▶ Job:
Repeat exactly the lines from the start through the line with "Millimetres. X runs", both ends included.

▶ Dataset section:
====
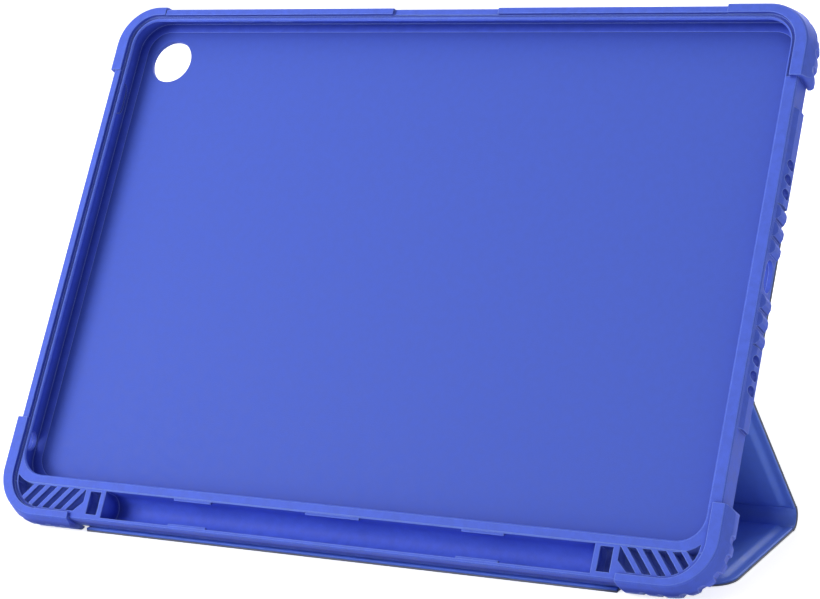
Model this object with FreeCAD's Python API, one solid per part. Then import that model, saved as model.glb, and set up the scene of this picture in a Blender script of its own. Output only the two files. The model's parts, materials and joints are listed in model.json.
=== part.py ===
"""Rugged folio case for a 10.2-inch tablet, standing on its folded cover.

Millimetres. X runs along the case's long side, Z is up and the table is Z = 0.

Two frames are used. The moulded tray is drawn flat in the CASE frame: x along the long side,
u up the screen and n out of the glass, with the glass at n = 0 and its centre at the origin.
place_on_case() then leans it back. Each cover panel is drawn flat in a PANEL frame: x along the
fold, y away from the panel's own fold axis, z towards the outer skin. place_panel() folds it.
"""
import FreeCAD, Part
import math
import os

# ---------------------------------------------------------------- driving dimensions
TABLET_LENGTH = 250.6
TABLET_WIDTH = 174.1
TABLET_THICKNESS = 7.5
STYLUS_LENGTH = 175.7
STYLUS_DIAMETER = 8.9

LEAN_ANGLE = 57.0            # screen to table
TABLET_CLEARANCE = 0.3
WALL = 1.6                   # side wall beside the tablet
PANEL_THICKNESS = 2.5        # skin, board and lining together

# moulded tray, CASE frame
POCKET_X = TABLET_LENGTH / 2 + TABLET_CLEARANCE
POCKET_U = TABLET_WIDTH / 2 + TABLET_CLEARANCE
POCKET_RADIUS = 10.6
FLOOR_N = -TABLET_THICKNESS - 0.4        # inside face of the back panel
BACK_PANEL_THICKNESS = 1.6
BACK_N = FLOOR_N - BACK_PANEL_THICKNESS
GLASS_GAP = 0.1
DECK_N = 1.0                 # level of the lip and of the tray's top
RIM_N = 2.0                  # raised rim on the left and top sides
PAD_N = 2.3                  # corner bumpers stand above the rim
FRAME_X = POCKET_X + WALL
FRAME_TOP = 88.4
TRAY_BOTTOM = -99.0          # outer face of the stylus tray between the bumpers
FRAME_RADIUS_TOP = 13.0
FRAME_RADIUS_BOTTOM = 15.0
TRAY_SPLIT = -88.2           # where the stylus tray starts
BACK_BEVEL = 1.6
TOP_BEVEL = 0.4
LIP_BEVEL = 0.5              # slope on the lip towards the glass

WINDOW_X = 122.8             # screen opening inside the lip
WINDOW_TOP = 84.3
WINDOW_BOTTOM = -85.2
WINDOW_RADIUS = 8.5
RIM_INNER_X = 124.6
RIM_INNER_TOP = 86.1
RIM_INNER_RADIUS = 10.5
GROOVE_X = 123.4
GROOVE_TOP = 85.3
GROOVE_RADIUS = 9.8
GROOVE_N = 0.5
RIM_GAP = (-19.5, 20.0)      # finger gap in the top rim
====
▶ The result:
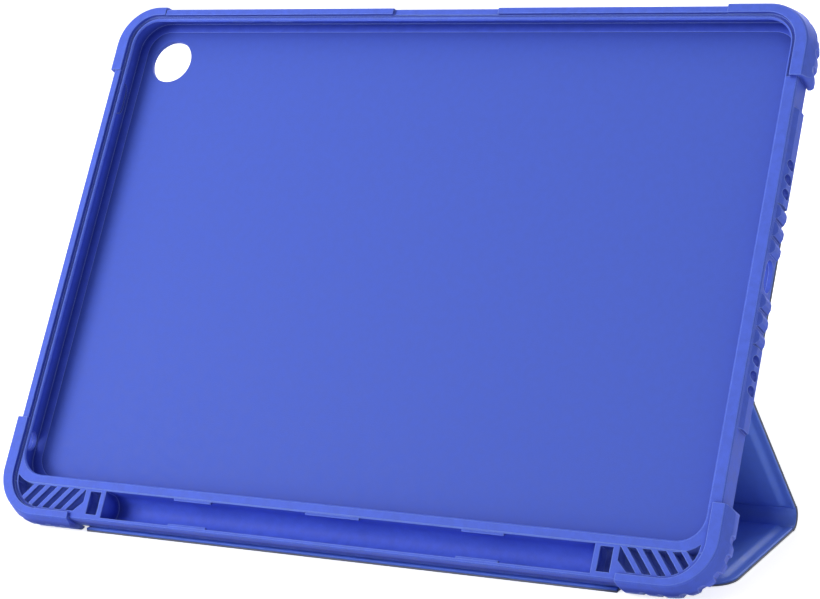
Model this object with FreeCAD's Python API, one solid per part. Then import that model, saved as model.glb, and set up the scene of this picture in a Blender script of its own. Output only the two files. The model's parts, materials and joints are listed in model.json.
=== part.py ===
"""Rugged folio case for a 10.2-inch tablet, standing on its folded cover.

Millimetres. X runs along the case's long side, Z is up and the table is Z = 0.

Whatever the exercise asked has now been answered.